I think what's throwing me off is that the examples aren't just transparent things like debug/tracing. They mention credentials and user ids, which the app code can observe and rely on.

The combination of out-of-band/out-of-schema data with APIs to set and get from app code seems like a bad match.

I'd prefer if it was completely invisible to app code and existed only in interceptors.

While I agree, gRPC is based on protobufs, which are incredibly weakly typed. They specifically include mechanisms for passing through mysterious (not in the schema and of unknown type) data intact.

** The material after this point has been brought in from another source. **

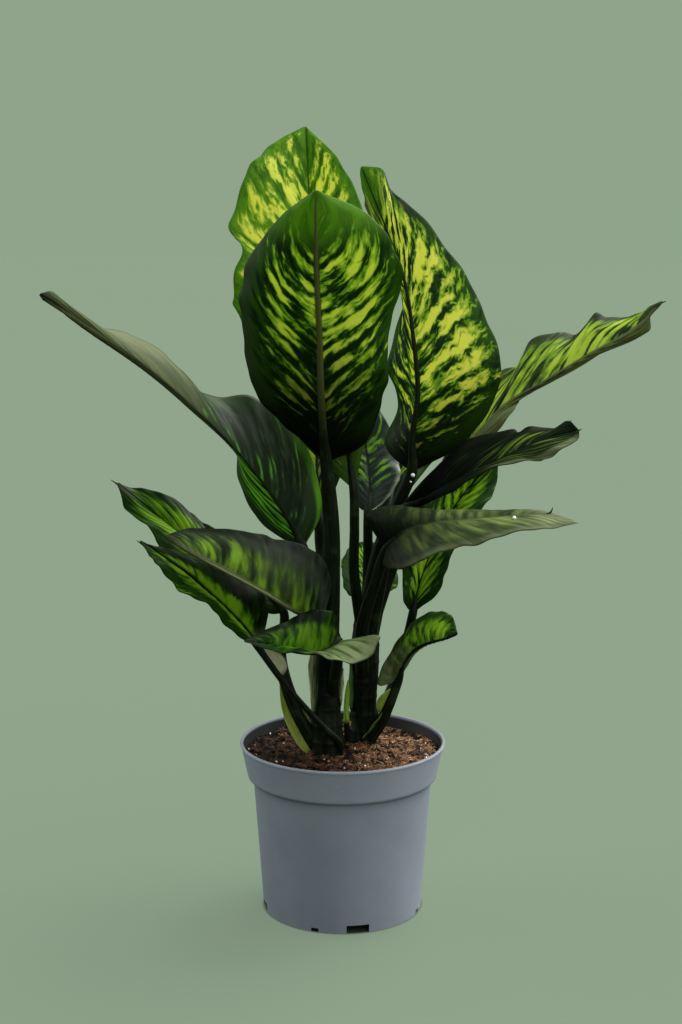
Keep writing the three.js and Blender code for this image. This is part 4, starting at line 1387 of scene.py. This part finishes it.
leafLooks = {
    "leaf_front_tall": {
        "kind": "bright", "marks": (0.68, 0.66), "margins": (0.98, 0.84), "stretch": (0.1, 0.86),
        "streak": 2.1, "paintedFootShade": (0.1, 0.56, 0.99), "rib": 1.7, "ribWidth": 1.5, "lined": 0.45,
        "ribs": (0.050, 0.062, 0.014, 1), "yellow": (0.60, 0.68, 0.075, 1),
        # painted sheen along the left edge
        "patches": [("fresh", 0, 0, 0.8, 1.1, 1.0), ("paintedSheenAndShade", 1, 0.86, 0.3, 0.72, 0.6)],
    },
    "leaf_back_tall": {
        "kind": "bright", "marks": (0.79, 0.8), "margins": (1.1, 1.05), "stretch": (0.05, 0.95),
        "streak": 2.0, "lined": 0.5, "fineness": 1.35, "yellow": (0.78, 0.80, 0.14, 1),
        "paintedFootShade": (0.0, 0.35, 0.7), "green": (0.130, 0.330, 0.020, 1), "dark": (0.062, 0.175, 0.010, 1),
        "ribs": (0.080, 0.170, 0.018, 1),
    },
    "leaf_right_tall": {
        "kind": "bright", "marks": (0.76, 0.64), "margins": (1.06, 0.9), "stretch": (0.04, 0.98),
        "streak": 1.8, "lined": 0.45, "fineness": 1.5, "ribs": (0.004, 0.010, 0.002, 1),
        "paintedFootShade": (0.02, 0.36, 0.98), "rib": 1.3,
        "patches": [
            ("fresh", 0, 0, 0.86, 1.1, 0.95), ("paleAndPaintedSheen", 1, 0.25, 0.74, 0.88, 0.5),
            # painted shade on the turned margin
            ("paintedSheenAndShade", -1, 0.9, 0.6, 0.84, 0.95),
        ],
    },
    "leaf_left_long": {
        "kind": "grey", "marks": (0.78, 0.13), "margins": (0.9, 0.8), "stretch": (0.03, 0.46),
        "streak": 1.4, "paintedFootShade": (0.0, 0.1, 0.3), "rib": 0.6, "ribTip": patchColours["olive"],
        "coat": 0.09, "soft": 0.1, "lined": 0.55, "lime": (0.065, 0.25, 0.016, 1),
        "yellow": (0.20, 0.50, 0.040, 1), "green": (0.030, 0.062, 0.020, 1),
        "dark": (0.008, 0.022, 0.006, 1),
        "patches": [
            ("olive", 0, 0, 0.5, 0.95, 0.9), ("paleAndPaintedSheen", 1, 0.6, 0.45, 0.88, 0.3),
            ("limeEdge", 1, 0.84, -0.2, 0.19, 1.0), ("paintedSheenAndShade", -1, 0.5, 0.36, 0.52, 0.8),
            ("blackAndPaintedShadow", 0, 0, 0.95, 1.2, 1.0),
        ],
    },
    "leaf_left_upper": {
        "kind": "deep", "marks": (0.95, 1.0), "margins": (0.8, 0.8), "stretch": (0.1, 0.85),
        "streak": 1.4, "paintedFootShade": (0.0, 0.3, 0.6), "soft": 0.22, "lined": 0.15, "fineness": 0.7,
        "lime": (0.075, 0.20, 0.006, 1),
        "patches": [("blackAndPaintedShadow", 1, 0.86, 0.0, 0.9, 0.8), ("paintedSheenAndShade", 0, 0, 0.88, 1.1, 0.8)],
    },
    "leaf_left_front": {
        "kind": "grey", "marks": (0.85, 0.62), "margins": (1.1, 0.82), "stretch": (-0.1, 0.95),
        "streak": 1.5, "paintedFootShade": (0.0, 0.1, 0.3), "coat": 0.07, "soft": 0.28, "lined": 0.1,
        "fineness": 0.5, "lime": (0.085, 0.17, 0.015, 1), "yellow": (0.23, 0.40, 0.030, 1),
        "ribs": (0.15, 0.18, 0.08, 1), "ribWidth": 2.2,
        "patches": [
            # painted sheen on the upper side
            ("paintedSheenAndShade", 1, 0.55, 0.0, 0.6, 0.8), ("paintedSheenAndShade", 1, 0.2, 0.25, 0.5, 0.75),
            ("blackAndPaintedShadow", 1, 0.84, 0.1, 1.0, 0.85), ("paleAndPaintedSheen", -1, 0.9, 0.15, 0.95, 0.7),
            ("blackAndPaintedShadow", 0, 0, 0.93, 1.1, 0.8),
        ],
    },
    "leaf_left_low": {
        "kind": "deep", "marks": (1.0, 0.95), "margins": (0.72, 0.5), "stretch": (-0.1, 0.92),
        "streak": 1.3, "lime": (0.070, 0.20, 0.005, 1), "yellow": (0.20, 0.38, 0.012, 1),
        "paintedFootShade": (0.0, 0.2, 0.2), "soft": 0.14, "lined": 0.15, "gloss": 0.04, "coat": 0.0,
        "ribWidth": 2.0, "fineness": 0.8,
        "patches": [
            # painted shadow of the leaf above across the upper half
            ("blackAndPaintedShadow", 1, 0.42, 0.0, 1.0, 0.95), ("paleAndPaintedSheen", 0, 0, -0.1, 0.09, 0.9),
            ("paintedSheenAndShade", 0, 0, 0.95, 1.1, 0.6),
        ],
    },
    "leaf_front_low": {
        "kind": "deep", "marks": (0.5, 0.75), "margins": (0.9, 0.85), "stretch": (-0.1, 0.8),
        "streak": 1.1, "paintedFootShade": (0.0, 0.2, 0.2), "soft": 0.3, "lined": 0.1, "fineness": 0.7,
        "lime": (0.050, 0.155, 0.004, 1), "yellow": (0.120, 0.27, 0.010, 1),
        "patches": [
            # painted sheen on the near half
            ("creamAndPaintedSheen", -1, 0.25, -0.1, 0.55, 0.95), ("blackAndPaintedShadow", 1, 0.72, 0.0, 1.0, 1.0),
            ("paintedSheenAndShade", 0, 0, 0.85, 1.1, 0.6),
        ],
    },
    "leaf_right_long": {
        "kind": "grey", "marks": (0.72, 0.4), "margins": (0.98, 0.9), "stretch": (0.0, 0.92),
        "streak": 1.5, "paintedFootShade": (0.0, 0.12, 0.3), "coat": 0.04, "rib": 0.5,
        "ribTip": patchColours["olive"], "soft": 0.1, "fineness": 0.8, "lime": (0.17, 0.31, 0.020, 1),
        "yellow": (0.42, 0.56, 0.050, 1), "ribs": (0.15, 0.19, 0.08, 1),
        "green": (0.040, 0.085, 0.016, 1),
        "patches": [
            ("olive", 1, 0.1, 0.0, 0.95, 0.9), ("blackAndPaintedShadow", -1, 0.86, 0.25, 0.8, 0.7),
            ("blackAndPaintedShadow", 0, 0, 0.93, 1.1, 0.6),
        ],
    },
    "leaf_right_middle": {
        "kind": "grey", "marks": (0.3, 0.4), "margins": (0.85, 0.85), "stretch": (0.2, 0.9),
        "streak": 0.9, "paintedFootShade": (0.1, 0.72, 0.98), "coat": 0.03, "soft": 0.12,
        "patches": [
            # painted sheen below the rib and painted shade on the lower half
            ("paleAndPaintedSheen", 1, 0.76, 0.4, 0.95, 0.7), ("blackAndPaintedShadow", -1, 0.6, 0.2, 1.0, 0.9),
            ("blackAndPaintedShadow", 0, 0, 0.93, 1.1, 0.9),
        ],
    },
    "leaf_right_front": {
        "kind": "grey", "marks": (0.42, 0.66), "margins": (1.0, 1.0), "stretch": (0.1, 0.9),
        "streak": 1.2, "paintedFootShade": (0.05, 0.6, 0.9), "coat": 0.06, "soft": 0.32, "lined": 0.08,
        "fineness": 0.55, "rib": 0.4, "ribs": (0.105, 0.145, 0.055, 1),
        "dark": (0.030, 0.050, 0.020, 1), "green": (0.055, 0.082, 0.032, 1),
        "lime": (0.120, 0.180, 0.050, 1), "yellow": (0.19, 0.26, 0.070, 1),
        "patches": [("paleAndPaintedSheen", 0, 0, 0.8, 1.1, 0.6), ("paleAndPaintedSheen", 1, 0.9, 0.2, 0.9, 0.7)],
    },
    "leaf_right_back": {
        "kind": "deep", "marks": (0.8, 0.8), "margins": (0.8, 0.8), "stretch": (0.02, 0.9),
        "streak": 2.0, "paintedFootShade": (0.0, 0.2, 0.5), "lime": (0.105, 0.270, 0.008, 1),
        "yellow": (0.29, 0.47, 0.020, 1), "soft": 0.2, "fineness": 0.8,
    },
    "leaf_right_low": {
        "kind": "deep", "marks": (0.78, 0.7), "margins": (0.85, 0.85), "stretch": (0.2, 0.9),
        "streak": 1.4, "lime": (0.085, 0.24, 0.006, 1), "yellow": (0.22, 0.42, 0.014, 1),
        "paintedFootShade": (0.0, 0.2, 0.2), "soft": 0.24, "lined": 0.1, "fineness": 0.8,
        # painted sheen at the foot of the lower half
        "patches": [("olive", 0, 0, -0.1, 0.4, 0.7), ("paleAndPaintedSheen", -1, 0.5, -0.1, 0.35, 0.8)],
    },
    "leaf_centre_back": {
        "kind": "grey", "marks": (0.5, 0.5), "margins": (0.85, 0.85), "stretch": (0.1, 0.9),
        "streak": 1.5, "paintedFootShade": (0.0, 0.35, 0.4), "coat": 0.25, "soft": 0.08, "fineness": 0.6,
        "green": (0.035, 0.058, 0.040, 1), "dark": (0.020, 0.038, 0.024, 1),
        "lime": (0.10, 0.25, 0.025, 1), "yellow": (0.24, 0.44, 0.04, 1),
        "patches": [("rimLight", 1, 0.93, 0.0, 0.45, 1.0)],
    },
    "leaf_rear_low": {
        "kind": "deep", "marks": (0.65, 0.65), "margins": (0.85, 0.85), "stretch": (0.1, 0.85),
        "streak": 2.0, "paintedFootShade": (0.0, 0.3, 0.7), "gloss": 0.02, "coat": 0.0, "soft": 0.12,
    },
    "leaf_rear_left": rearLook,
    "leaf_rear_right": rearLook,
}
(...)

So, I’d argue the OP is using gRPC correctly, and I’d be using it wrong if I hadn’t given up on it long ago. I appreciate things like static type checking, and services that err on the side of rejecting unparsable requests in order to avoid data corruption. Protobufs/gRPC require heroic effort on the part of the RPC handler implementation if you want those things. In particular, it is easier to implement your own serialization format than typecheck the results returned by the APIs protoc emits.

You do get the same explicit schema and type safety with this library. The context values can be typed using a protobuf message: https://github.com/konigsoftware/konig-kontext#protobuf-mess..., or any other type you'd like. Although you are right, it is not explicitly in the request schema but that's kinda the point.
Because every single handler in a long chain of requests will have to explicitly support and propagate this data. The whole idea of a request context is to let you plumb low-cost metadata transparently through a call tree, and decouple your code from that metadata.
Very well articulated and agree.

It’s one of those things you eventually wish you had.

Ditto whats been said before. It can be very cumbersome to update multiple request/response types with new data especially if an intermediary service has no use for the data and is simply passing it through.
The header is fixed as konig-kontext-grpc-context [1]. Does that mean that you can only propagate one gRPC context object? Would it be possible to specify your own header string for the key, and have the interceptors support multiple keys? That sounds safer since the header name could both imply both the serialization and content-type, and Protobuf type_uri, etc. And sounds more useful since developers wouldn't need a catch-all type.